## Data records
Start

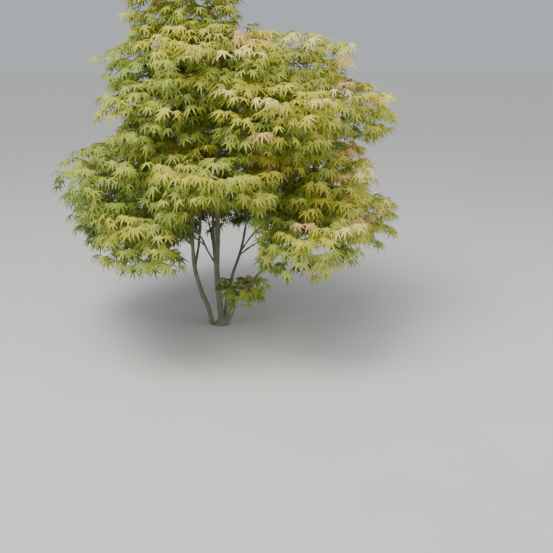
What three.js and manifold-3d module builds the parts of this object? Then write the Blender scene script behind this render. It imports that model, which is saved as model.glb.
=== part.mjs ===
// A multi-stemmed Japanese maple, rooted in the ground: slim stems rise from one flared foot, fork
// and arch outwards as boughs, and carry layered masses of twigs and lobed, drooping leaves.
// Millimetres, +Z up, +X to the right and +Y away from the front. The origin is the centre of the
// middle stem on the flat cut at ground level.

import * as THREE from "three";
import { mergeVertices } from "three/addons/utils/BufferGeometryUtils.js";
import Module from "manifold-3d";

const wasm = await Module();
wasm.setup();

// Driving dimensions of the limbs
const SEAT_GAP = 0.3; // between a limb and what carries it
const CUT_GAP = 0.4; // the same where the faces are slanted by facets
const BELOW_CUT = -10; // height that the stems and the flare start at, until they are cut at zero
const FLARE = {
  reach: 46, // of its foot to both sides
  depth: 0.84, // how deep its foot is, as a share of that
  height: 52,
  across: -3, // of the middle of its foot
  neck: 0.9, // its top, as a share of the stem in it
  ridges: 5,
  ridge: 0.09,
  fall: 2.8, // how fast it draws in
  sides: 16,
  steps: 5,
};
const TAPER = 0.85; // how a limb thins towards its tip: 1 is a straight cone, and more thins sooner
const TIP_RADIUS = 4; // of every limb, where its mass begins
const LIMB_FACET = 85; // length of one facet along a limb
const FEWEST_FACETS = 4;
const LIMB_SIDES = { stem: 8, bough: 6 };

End
Start

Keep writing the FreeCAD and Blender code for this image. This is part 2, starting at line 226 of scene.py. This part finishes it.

End

## Task statement
Exactly as written, quote the lines from the one that has "What three.js and" down to the one that has "at ground level.", and include both.

## Result
What three.js and manifold-3d module builds the parts of this object? Then write the Blender scene script behind this render. It imports that model, which is saved as model.glb.
=== part.mjs ===
// A multi-stemmed Japanese maple, rooted in the ground: slim stems rise from one flared foot, fork
// and arch outwards as boughs, and carry layered masses of twigs and lobed, drooping leaves.
// Millimetres, +Z up, +X to the right and +Y away from the front. The origin is the centre of the
// middle stem on the flat cut at ground level.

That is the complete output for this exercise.